CRITICA LIBRI

“Full of life” di John Fante: il doppio senso del puerperio

Full of life è un piccolo capolavoro. Dove la comicità irriverente di John Fante, autore di questo romanzo in Italia edito da Einaudi, si mischia a una dolcezza quasi lirica.

Full of life, che alla lettera può essere tradotto come “pieno di vita” e che è un doppio senso tra vitale, energico, appunto, e la condizione di gravidanza della protagonista femminile del romanzo, racconta l’attesa di un figlio. E le dinamiche che si creano tra una coppia affiatata, come molte che si apprestano ad avere un figlio, che si trova a fare i conti con la nuova imminente situazione: da coppia a trio. E lo fa mentre la vita, piena e movimentata, va avanti e porta con sé problemi di ordine quotidiano che devono essere affrontati dai due coniugi in trasformazione.

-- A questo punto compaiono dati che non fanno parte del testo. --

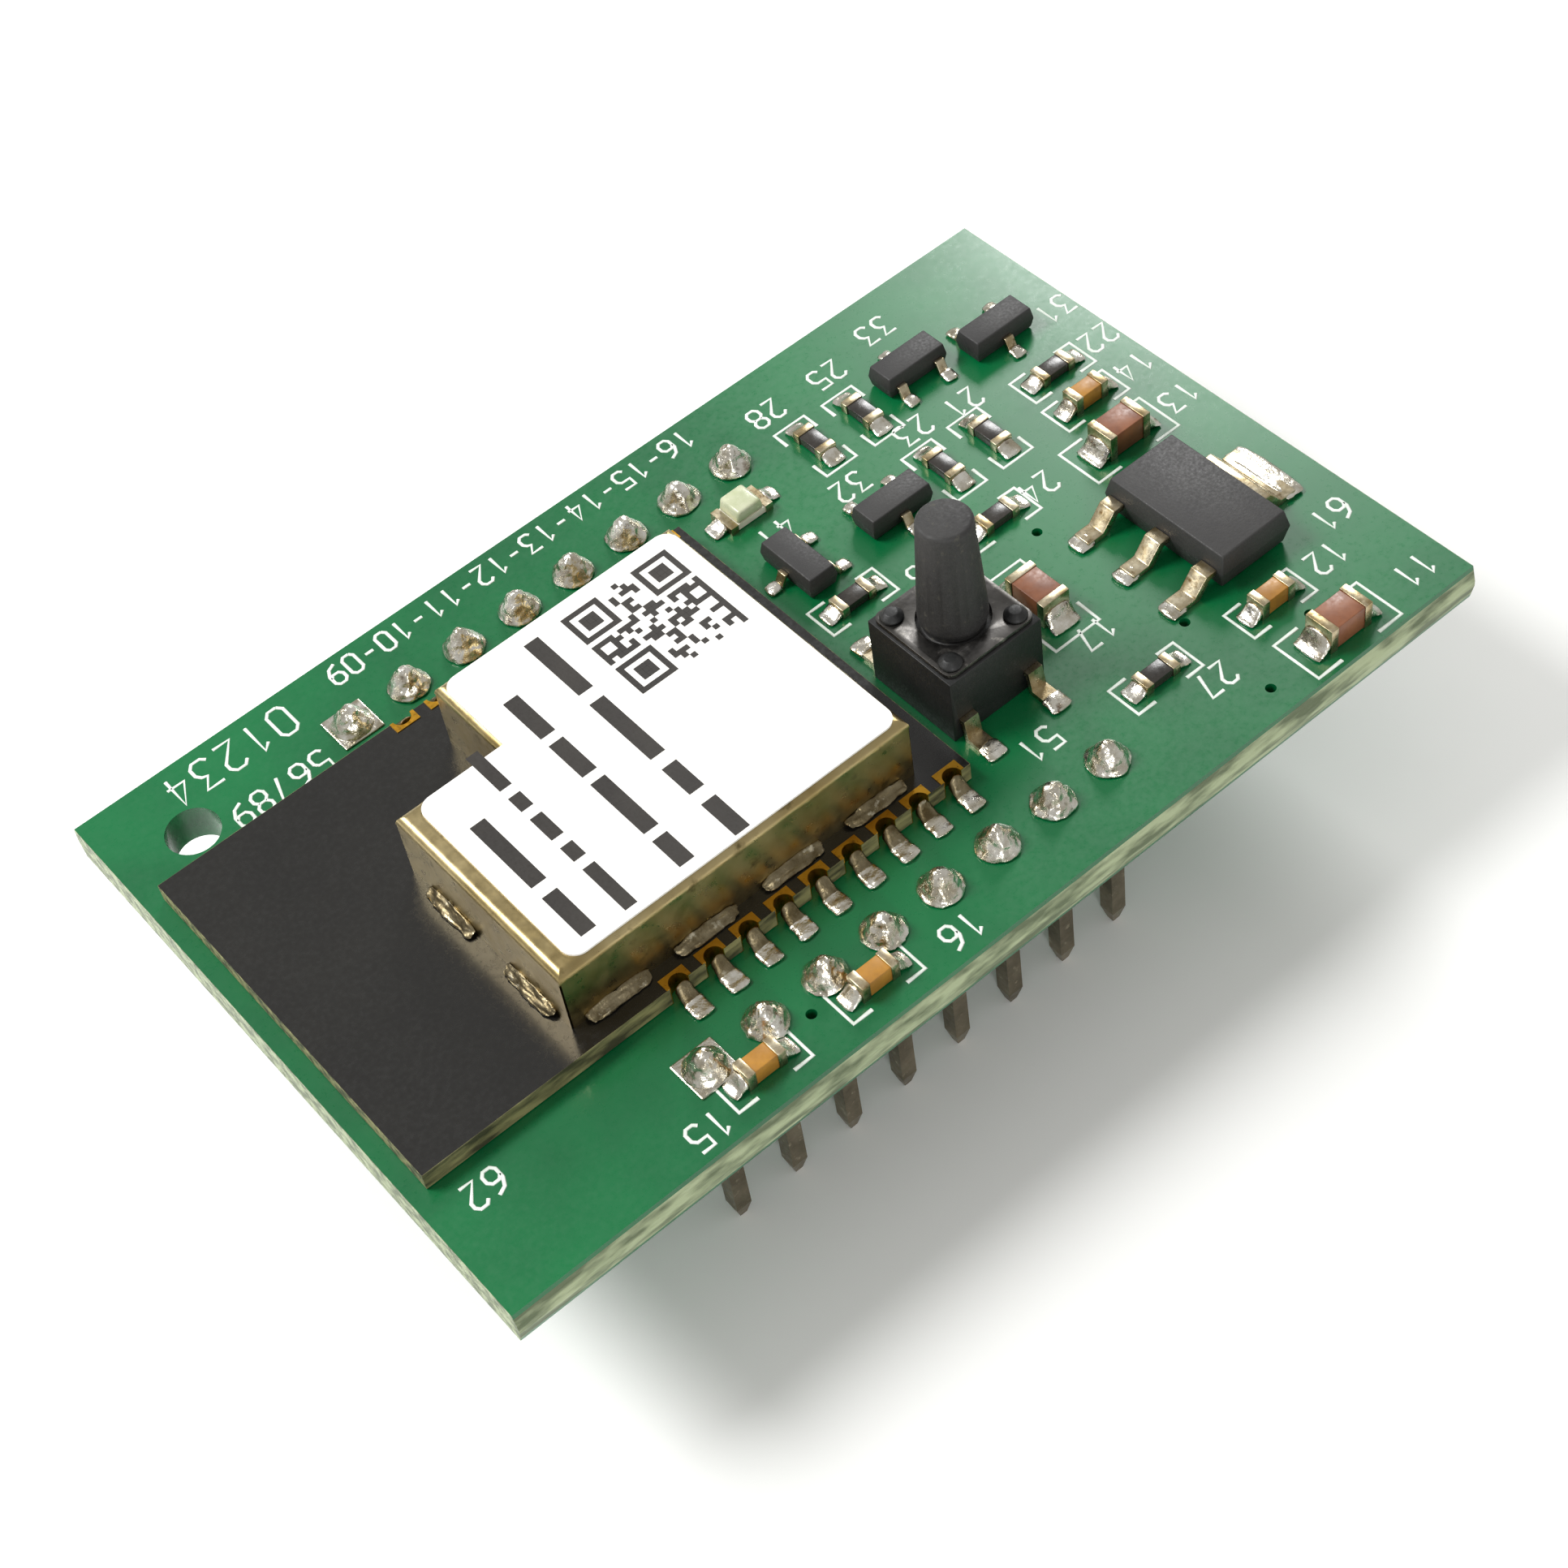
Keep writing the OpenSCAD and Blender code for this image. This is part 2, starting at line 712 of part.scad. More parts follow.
// Gull-wing lead along +X from x = 0 at height z down to the board
module gull_wing(reach, z, t, w) {
    wide(w) polygon([
        [0, z], [0, z + t], [reach * 0.28, z + t], [reach * 0.6, t],
        [reach, t], [reach, 0], [reach * 0.46, 0], [reach * 0.16, z]]);
}

reg_waist = 0.85;
tr_waist = 0.5;

module regulator_body() {
    color("#2a2928") placed(regulator_at)
        drafted_body(reg_w, reg_l, reg_h, reg_draft, reg_waist);
}

module regulator_leads() {
    color("#c2b38d") placed(regulator_at) rotate([0, 0, 180])
        for (y = [-1, 0, 1] * reg_pitch) translate([reg_w / 2, y, 0])
            gull_wing(reg_reach, reg_waist - reg_sheet / 2, reg_sheet, reg_lead_w);
}

module regulator_tab() {
    color("#8d8168") placed(regulator_at)
        translate([reg_w / 2, 0, 0])
            gull_wing(reg_reach, reg_waist - reg_sheet / 2, reg_sheet, reg_tab_w);
}

module transistor(i) {
    color("#2b2a29") placed(transistors[i - 1])
        drafted_body(tr_l, tr_w, tr_h, tr_draft, tr_waist);
}

module transistor_leads() {
    color("#b9ac8c") for (p = transistors) placed(p) {
        translate([0, -tr_w / 2, 0]) rotate([0, 0, -90])
            gull_wing(tr_reach, tr_waist - tr_sheet / 2, tr_sheet, tr_lead_w);
        for (x = [-1, 1] * tr_pitch / 2) translate([x, tr_w / 2, 0]) rotate([0, 0, 90])
            gull_wing(tr_reach, tr_waist - tr_sheet / 2, tr_sheet, tr_lead_w);
    }
}

// ------------------------------------------------------------ chip parts

// Ceramic block, a little smaller than the part that its metal ends wrap
module chip_core(l, w, h) {
    translate([0, 0, end_t]) block(l - 2 * end_t, w - 2 * end_t, h - 2 * end_t);
}

module chip_ends(l, w, h) {
    for (m = [0, 1]) mirror([m, 0, 0]) difference() {
        translate([l / 2 - end_l, -w / 2, 0]) cube([end_l, w, h]);
        chip_core(l, w, h);
    }
}

// Solder in front of both ends of a chip part
module end_fillets(l, w, h) {
    climb = h * 0.62;
    for (m = [0, 1]) mirror([m, 0, 0]) translate([l / 2, 0, 0]) wide(w)
        polygon([[0, 0], [0, climb], [fillet_l * 0.3, climb * 0.45],
            [fillet_l * 0.7, 0.1], [fillet_l, 0.06], [fillet_l, 0]]);
}

module large_capacitor(i) {
    color("#7a4a30") placed(large_caps[i]) chip_core(cap_l, cap_w, cap_h);
}

module small_capacitor(i) {
    color("#a5742f") placed(small_caps[i]) chip_core(small_l, small_w, small_cap_h);
}

module resistor(i) {
    color("#2d2b29") placed(resistors[i - 1]) chip_core(small_l, small_w, res_h);
}

module capacitor_ends() {
    color("#c8c1ae") {
        for (p = large_caps) placed(p) chip_ends(cap_l, cap_w, cap_h);
        for (p = small_caps) placed(p) chip_ends(small_l, small_w, small_cap_h);
    }
}

module resistor_ends() {
    color("#c8c1ae") for (p = resistors) placed(p) chip_ends(small_l, small_w, res_h);
}

module chip_solder() {
    color("#c6c3ba") {
        for (p = large_caps) placed(p) end_fillets(cap_l, cap_w, cap_h);
        for (p = small_caps) placed(p) end_fillets(small_l, small_w, small_cap_h);
        for (p = resistors) placed(p) end_fillets(small_l, small_w, res_h);
        placed(lamp_at) end_fillets(lamp_l, lamp_w, lamp_base_h);
    }
}

// ----------------------------------------------------------------- lamp

module lamp_base() {
    color("#e6e3d6") placed(lamp_at)
        chip_core(lamp_l, lamp_w, lamp_base_h);
}

module lamp_ends() {
    color("#c9b27a") placed(lamp_at)
        chip_ends(lamp_l, lamp_w, lamp_base_h);
}

module lamp_lens() {
    color("#d5d8b8") placed(lamp_at) translate([0, 0, lamp_base_h])
        wide(lamp_w - 2 * end_t) polygon([
            [-lens_l / 2, -end_t], [lens_l / 2, -end_t], [lens_l / 2 - 0.12, lens_h],
            [0.12 - lens_l / 2, lens_h]]);
}

// -------------------------------------------------------------- headers

module header_strip(y) {
    half = pin_pitch / 2;
    color("#1c1c1c") along_row(y) translate([0, 0, pin_tail]) difference() {
        linear_extrude(strip_h) polygon([
            [-half, strip_cut - strip_w / 2], [strip_cut - half, -strip_w / 2],
            [half - strip_cut, -strip_w / 2], [half, strip_cut - strip_w / 2],
            [half, strip_w / 2 - strip_cut], [half - strip_cut, strip_w / 2],
            [strip_cut - half, strip_w / 2], [-half, strip_w / 2 - strip_cut]]);
        translate([0, 0, -eps]) block(pin_side, pin_side, strip_h + 2 * eps);
    }
}

// Side view of a pin, tapered at both ends
module pin_section() {
    half = pin_side / 2;
    flat = pin_flat / 2;
    pin_top = top_z + pin_head;
    polygon([[-flat, 0], [flat, 0], [half, pin_taper], [half, pin_top - 0.2],
        [half - 0.12, pin_top], [0.12 - half, pin_top], [-half, pin_top - 0.2],
        [-half, pin_taper]]);
}

module header_pin() {
    intersection() {
        wide(pin_side) pin_section();
        rotate([0, 0, 90]) wide(pin_side) pin_section();
    }
}

module header_pins(y) {
    color("#8a8069") along_row(y) header_pin();
}

// Solder that fills a plated hole and closes over the end of the pin
module header_solder(y) {
    tip = pin_head + joint_cap;
    plug_r = pin_hole_d / 2 - 0.02;
    color("#b9b5ab") along_row(y) difference() {
        translate([0, 0, top_z]) rotate_extrude() polygon([
            [0, -board_t], [plug_r, -board_t], [plug_r, 0], [joint_d / 2, 0],
            [joint_d / 2 - 0.04, 0.08], [joint_d * 0.4, tip * 0.3],
            [joint_d * 0.33, tip * 0.55], [pin_side * 0.74, pin_head],
            [pin_side * 0.4, tip - 0.06], [pin_side * 0.2, tip], [0, tip]]);
        header_pin();
    }
}

// Solder round the feet of leads, legs and the cooling tab
module foot_solder(w, l) {
    wide(w) polygon([[0, 0], [0, 0.18], [l * 0.5, 0.1], [l, 0.06], [l, 0]]);
}

module lead_solder() {
    color("#c6c3ba") {
        placed(regulator_at) rotate([0, 0, 180])
            for (y = [-1, 0, 1] * reg_pitch)
                translate([reg_w / 2 + reg_reach, y, 0]) foot_solder(reg_lead_w + 0.2, 0.7);
        placed(regulator_at)
            translate([reg_w / 2 + reg_reach, 0, 0]) foot_solder(reg_tab_w + 0.4, 0.7);
        for (p = transistors) placed(p) {
            translate([0, -tr_w / 2 - tr_reach, 0]) rotate([0, 0, -90])
                foot_solder(tr_lead_w + 0.3, 0.45);
            for (x = [-1, 1] * tr_pitch / 2)
                translate([x, tr_w / 2 + tr_reach, 0]) rotate([0, 0, 90])
                    foot_solder(tr_lead_w + 0.3, 0.45);
        }
        on_switch() for (x = [-1, 1] * leg_pitch / 2, m = [0, 1]) mirror([0, m, 0])
            translate([x, -switch_side / 2 - leg_reach, 0]) rotate([0, 0, -90])
                foot_solder(leg_w + 0.2, 0.3);
    }
}

carrier_board();
module_board();
module_castellations();
shield_can();
can_label();
radio_chip();
memory_chip();
module_crystal();
module_passives();
can_solder();
castellation_solder();
switch_base();
switch_cover();
switch_plunger();
switch_dome();
switch_terminals();
regulator_body();
regulator_leads();
regulator_tab();
large_capacitor(0);  // capacitor_1
small_capacitor(0);  // capacitor_2
large_capacitor(1);  // capacitor_3
small_capacitor(1);  // capacitor_4
small_capacitor(2);  // capacitor_5
small_capacitor(3);  // capacitor_6
large_capacitor(2);  // capacitor_7
capacitor_ends();
resistor(1);  // resistor_1
resistor(2);  // resistor_2
resistor(3);  // resistor_3
resistor(4);  // resistor_4
resistor(5);  // resistor_5
resistor(6);  // resistor_6
resistor(7);  // resistor_7
resistor(8);  // resistor_8
resistor_ends();
transistor(1);  // transistor_1
transistor(2);  // transistor_2
transistor(3);  // transistor_3
transistor(4);  // transistor_4
transistor_leads();
lamp_base();
lamp_ends();
lamp_lens();
header_strip(front_row_y);  // header_strip_front
header_strip(back_row_y);  // header_strip_back
header_pins(front_row_y);  // header_pins_front
header_pins(back_row_y);  // header_pins_back
header_solder(front_row_y);  // header_solder_front
header_solder(back_row_y);  // header_solder_back
chip_solder();
lead_solder();
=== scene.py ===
# %% [markdown]
# # A wireless module on its carrier board
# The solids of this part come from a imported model: boards, shield can, switch,
# chip parts and pins, each in its true place. This lesson dresses them. Flat
# printing, solder, plating and rounded edges are modelled here, and every
# surface gets a material that is worked out from its own coordinates.

# %% Load the frame
import math
import bpy
from mathutils import Matrix, Vector


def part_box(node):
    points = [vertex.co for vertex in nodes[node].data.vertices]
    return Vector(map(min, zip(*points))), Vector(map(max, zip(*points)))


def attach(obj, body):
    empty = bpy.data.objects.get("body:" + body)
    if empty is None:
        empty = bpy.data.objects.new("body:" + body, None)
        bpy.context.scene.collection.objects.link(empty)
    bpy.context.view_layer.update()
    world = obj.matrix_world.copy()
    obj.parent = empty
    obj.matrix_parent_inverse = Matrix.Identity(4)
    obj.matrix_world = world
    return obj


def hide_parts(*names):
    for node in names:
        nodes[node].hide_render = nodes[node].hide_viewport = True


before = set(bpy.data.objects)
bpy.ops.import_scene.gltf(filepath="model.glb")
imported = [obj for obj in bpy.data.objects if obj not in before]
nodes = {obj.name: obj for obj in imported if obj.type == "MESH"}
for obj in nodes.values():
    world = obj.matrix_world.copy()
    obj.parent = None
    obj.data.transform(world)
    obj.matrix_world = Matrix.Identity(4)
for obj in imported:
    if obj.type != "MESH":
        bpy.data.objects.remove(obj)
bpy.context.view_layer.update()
MM = 0.001
BOARD, BUTTON = "board", "button"

# %% [markdown]
# The boards' faces are the levels that everything else sits on. They are read
# from the solids, so the dressing follows them if a size is changed.

# %% Levels and outlines
board_low, board_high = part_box("carrier_board")
module_low, module_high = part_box("module_board")
can_low, can_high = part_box("shield_can")
BOARD_TOP, MODULE_TOP = board_high.z, module_high.z
LABEL_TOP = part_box("can_label")[1].z
print("board top %.2f mm, module top %.2f mm, label top %.2f mm"
      % (BOARD_TOP / MM, MODULE_TOP / MM, LABEL_TOP / MM))

# %% [markdown]
# The camera stands off the near left corner and looks down at the board. Its
# place follows from a point to aim at, a distance and three angles, which are
# easier to read than a matrix. A small lens shift moves the board in the frame.

# %% Camera
def camera_axes(azimuth, elevation, roll):
    a, e, r = (math.radians(v) for v in (azimuth, elevation, roll))
    back = Vector((math.sin(a) * math.cos(e), -math.cos(a) * math.cos(e),
                   math.sin(e)))
    level = Vector((math.cos(a), math.sin(a), 0))
    upright = back.cross(level)
    right = level * math.cos(r) + upright * math.sin(r)
    return right, back.cross(right), back


AIM = Vector((-5.3 * MM, -2.05 * MM, BOARD_TOP))
CAMERA_DISTANCE = 98.2 * MM
right, up, back = camera_axes(azimuth=-29.02, elevation=51.47, roll=-12.69)
camera_data = bpy.data.cameras.new("camera")
camera_data.lens = 65.57
camera_data.sensor_width = 36
camera_data.shift_x = 0.0604
camera_data.shift_y = 0.0201
camera_data.clip_start = 1 * MM
camera = bpy.data.objects.new("camera", camera_data)
camera.matrix_world = Matrix.Translation(AIM + back * CAMERA_DISTANCE) @ \
    Matrix((right, up, back)).transposed().to_4x4()
bpy.context.scene.collection.objects.link(camera)
bpy.context.scene.camera = camera
print("camera at", [round(v / MM, 1) for v in camera.matrix_world.translation])

# %% [markdown]
# The light is a white room: an even world, one wide lamp high on the left that
# draws the gloss of the lacquer, and a second, weaker one behind. The floor is
# pale and stays white in the camera's view.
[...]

«Era una casa grande perché eravamo gente con progetti grandiosi. Il primo era già lì, una sporgenza all’altezza del suo punto vita, una cosa dai movimenti sinuosi, striscianti e contorti come un groviglio di serpi». In questa situazione di vita in divenire, che con acume Fante tratteggia nelle prime righe del romanzo, si innescano una serie di episodi tragicomici che potrebbero – sopratutto nella visione superstiziosa  della famiglia di origine di John Fante, protagonista del libro – essere cause le une delle altre, ma che hanno la funzione di portare in evidenza i grandi temi della vita: la nascita, il rapporto genitori-figli, lo sradicamento e l’emigrazione, la fede.

Mentre John osserva con sgomento e preoccupazione, ma sempre con un fondo di dolcezza e tenera apprensione, i cambiamenti di Joyce – «Lei era molto graziosa, i suoi occhi grigi erano incredibilmente luminosi. C’era qualcosa di nuovo che si era aggiunto a quegli occhi. L’assenza della paura. Era sorprendente. Ti costringeva a distogliere lo sguardo» – Joyce cerca la sua nuova dimensione, spaziando dalla puericultura al giardinaggio con una velocità sorprendente e dedicandovisi con tutta la passione di cui è capace. Finché in questa altalena di sentimenti, spesso contrastanti, e di equilibri da riscoprire entra in gioco il padre di lui: l’emigrante italiano Nick.  Che con le sue italianissime credenze, tratte a piene mani dalla tradizione popolare, e le ottusità di un uomo semplice che ha vissuto per la famiglia e per la terra e che non concepisce nessun altro interesse degno di essere coltivato, altera apparentemente il precario equilibrio dei due sposi, in realtà e inconsapevolmente per ricostruirlo.

In tre ad attenderlo è stato il primo titolo che l’edizione italiana di questo romanzo del 1952 ha avuto quando, nel 1956 veniva pubblicato da Mondadori con la traduzione di Liliana Bonini. Un titolo fuorviante, però, per un’opera che gioca proprio sull’attesa della madre e sull’osservazione di questa da parte del padre. Così come poco calzante è sembrata a chi scrive l’introduzione di Paolo Giordano di questa recente edizione Einaudi. Lo scrittore intitola la sua analisi “Dalla parte di Joyce”, sottolineando in tutto il testo come il futuro padre sia, come molti futuri padri, spaesato e spaventato dai cambiamenti della compagna, quasi ignaro di ciò che le sta accadendo e senta perciò il bisogno di ricorrere alla famiglia di origine per sentirsi, di nuovo, al sicuro. Vista da questa prospettiva la povera Joyce rientra nella schiera della mogli e delle madri che hanno accanto eterni Peter Pan, che mai le comprenderanno appieno e mai saranno in grado di sostenerle. Ma John Fante protagonista del romanzo, al contrario, osserva con una gamma di sentimenti molto contrastanti le mutazioni della compagna con l’unico scopo di farla stare bene e non sottomettersi, mite, per stare bene – e non essere così infastidito.

In Full of life, quindi, si ritrovano talvolta esasperati, spesso divertenti, a tratti grotteschi, episodi e momenti che molte coppie in attesa di un figlio si trovano a vivere. Quelle, perlomeno, che prima dell’apparizione della “sporgenza”, per dirla con le parole di Fante, vivevano in armonia e desiderano continuare a farlo.